(JSON records of objects)

================================

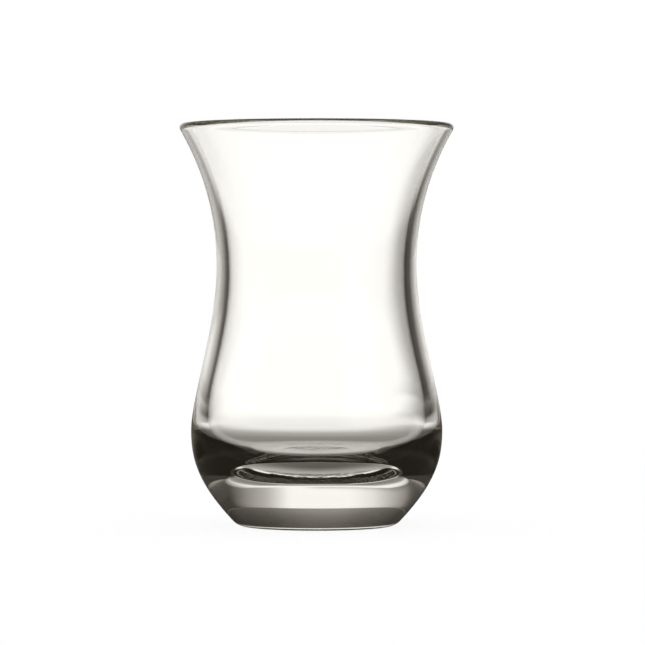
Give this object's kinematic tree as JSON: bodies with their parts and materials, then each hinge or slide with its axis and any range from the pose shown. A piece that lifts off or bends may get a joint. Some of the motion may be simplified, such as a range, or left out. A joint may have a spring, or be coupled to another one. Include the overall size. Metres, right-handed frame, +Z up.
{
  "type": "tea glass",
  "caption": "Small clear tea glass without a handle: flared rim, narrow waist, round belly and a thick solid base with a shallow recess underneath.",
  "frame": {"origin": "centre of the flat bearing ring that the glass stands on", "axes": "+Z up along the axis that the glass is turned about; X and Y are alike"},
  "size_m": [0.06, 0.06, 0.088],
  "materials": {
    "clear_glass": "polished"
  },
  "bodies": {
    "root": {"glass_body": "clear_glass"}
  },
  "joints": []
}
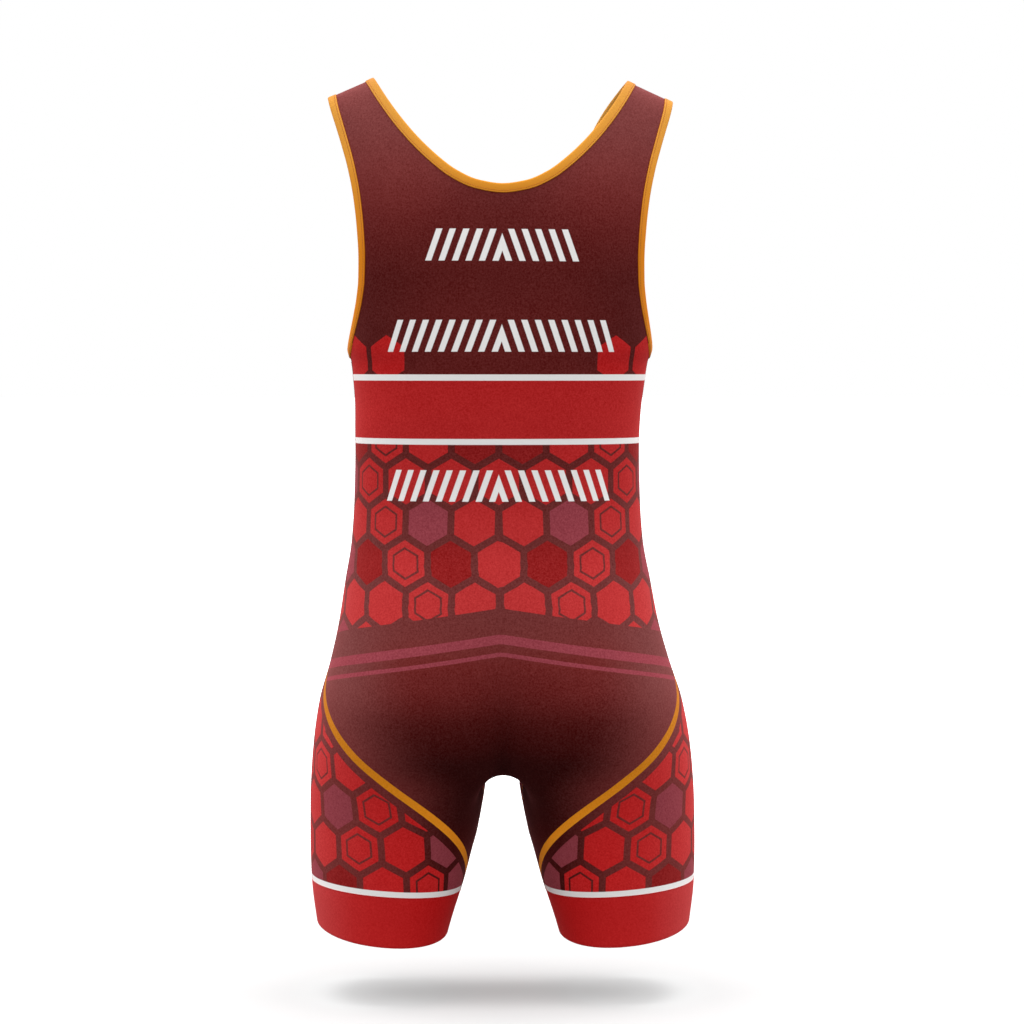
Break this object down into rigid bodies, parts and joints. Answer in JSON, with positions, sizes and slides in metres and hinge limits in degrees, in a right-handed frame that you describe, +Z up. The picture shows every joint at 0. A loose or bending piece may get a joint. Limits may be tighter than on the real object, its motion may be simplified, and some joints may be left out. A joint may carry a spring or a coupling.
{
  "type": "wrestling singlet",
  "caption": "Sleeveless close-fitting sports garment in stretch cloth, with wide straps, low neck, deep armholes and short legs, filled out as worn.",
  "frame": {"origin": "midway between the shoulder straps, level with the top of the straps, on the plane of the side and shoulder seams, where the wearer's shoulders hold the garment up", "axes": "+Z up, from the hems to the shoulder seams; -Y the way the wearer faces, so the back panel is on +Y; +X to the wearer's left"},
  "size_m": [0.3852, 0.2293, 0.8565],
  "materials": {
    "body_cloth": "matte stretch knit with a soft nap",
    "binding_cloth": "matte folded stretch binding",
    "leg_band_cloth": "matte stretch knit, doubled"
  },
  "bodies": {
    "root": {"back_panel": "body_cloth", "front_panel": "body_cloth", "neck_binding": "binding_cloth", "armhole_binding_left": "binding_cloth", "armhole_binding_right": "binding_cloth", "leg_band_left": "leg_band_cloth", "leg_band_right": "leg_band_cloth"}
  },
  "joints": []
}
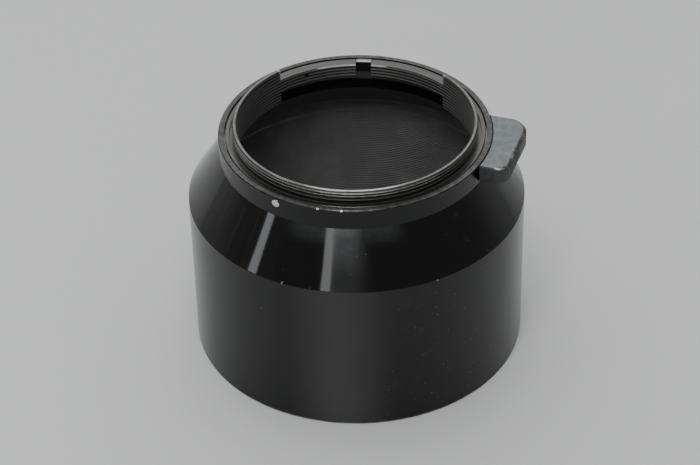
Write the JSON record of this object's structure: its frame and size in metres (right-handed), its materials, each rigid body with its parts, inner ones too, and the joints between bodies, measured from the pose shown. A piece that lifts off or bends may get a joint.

================================

(BRIEF): Write the material out exactly, with nothing left out.

(RESPONSE TO THE TASK):
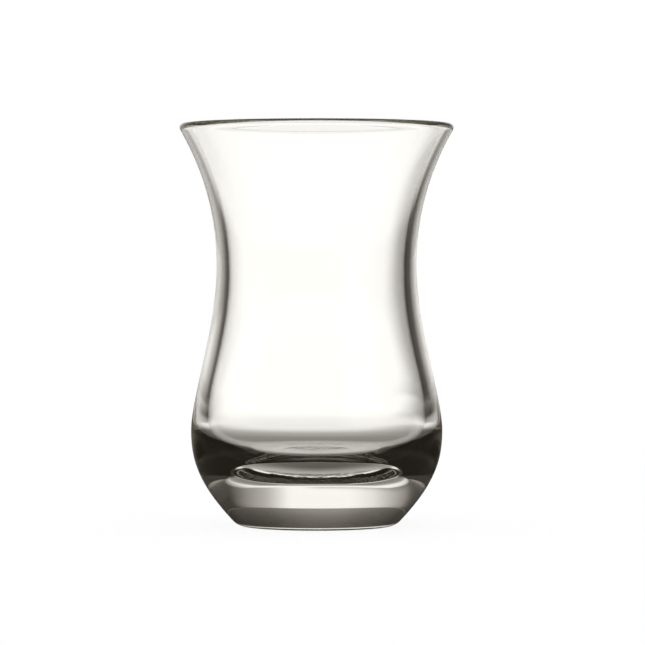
Give this object's kinematic tree as JSON: bodies with their parts and materials, then each hinge or slide with its axis and any range from the pose shown. A piece that lifts off or bends may get a joint. Some of the motion may be simplified, such as a range, or left out. A joint may have a spring, or be coupled to another one. Include the overall size. Metres, right-handed frame, +Z up.
{
  "type": "tea glass",
  "caption": "Small clear tea glass without a handle: flared rim, narrow waist, round belly and a thick solid base with a shallow recess underneath.",
  "frame": {"origin": "centre of the flat bearing ring that the glass stands on", "axes": "+Z up along the axis that the glass is turned about; X and Y are alike"},
  "size_m": [0.06, 0.06, 0.088],
  "materials": {
    "clear_glass": "polished"
  },
  "bodies": {
    "root": {"glass_body": "clear_glass"}
  },
  "joints": []
}
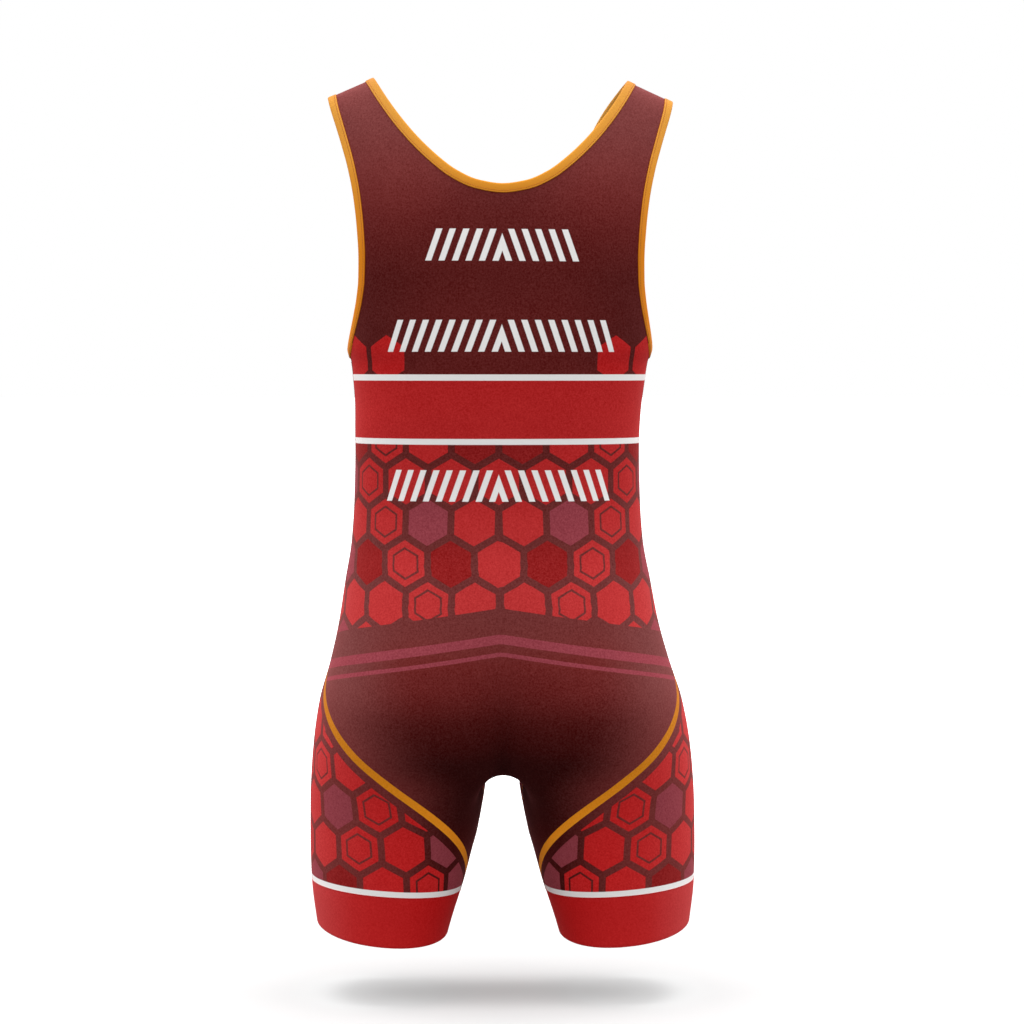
Break this object down into rigid bodies, parts and joints. Answer in JSON, with positions, sizes and slides in metres and hinge limits in degrees, in a right-handed frame that you describe, +Z up. The picture shows every joint at 0. A loose or bending piece may get a joint. Limits may be tighter than on the real object, its motion may be simplified, and some joints may be left out. A joint may carry a spring or a coupling.
{
  "type": "wrestling singlet",
  "caption": "Sleeveless close-fitting sports garment in stretch cloth, with wide straps, low neck, deep armholes and short legs, filled out as worn.",
  "frame": {"origin": "midway between the shoulder straps, level with the top of the straps, on the plane of the side and shoulder seams, where the wearer's shoulders hold the garment up", "axes": "+Z up, from the hems to the shoulder seams; -Y the way the wearer faces, so the back panel is on +Y; +X to the wearer's left"},
  "size_m": [0.3852, 0.2293, 0.8565],
  "materials": {
    "body_cloth": "matte stretch knit with a soft nap",
    "binding_cloth": "matte folded stretch binding",
    "leg_band_cloth": "matte stretch knit, doubled"
  },
  "bodies": {
    "root": {"back_panel": "body_cloth", "front_panel": "body_cloth", "neck_binding": "binding_cloth", "armhole_binding_left": "binding_cloth", "armhole_binding_right": "binding_cloth", "leg_band_left": "leg_band_cloth", "leg_band_right": "leg_band_cloth"}
  },
  "joints": []
}
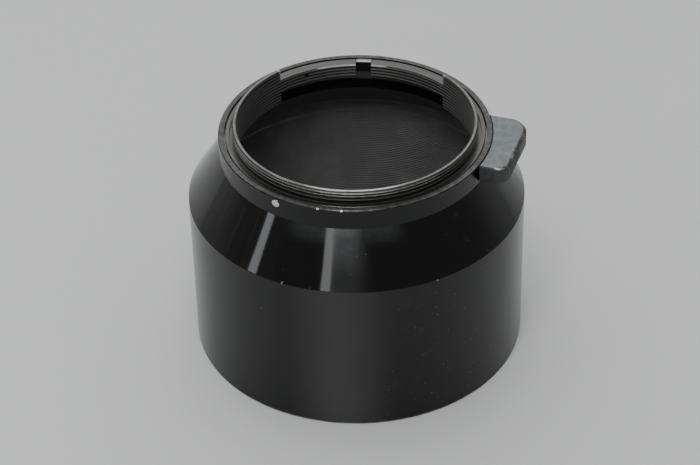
Write the JSON record of this object's structure: its frame and size in metres (right-handed), its materials, each rigid body with its parts, inner ones too, and the joints between bodies, measured from the pose shown. A piece that lifts off or bends may get a joint.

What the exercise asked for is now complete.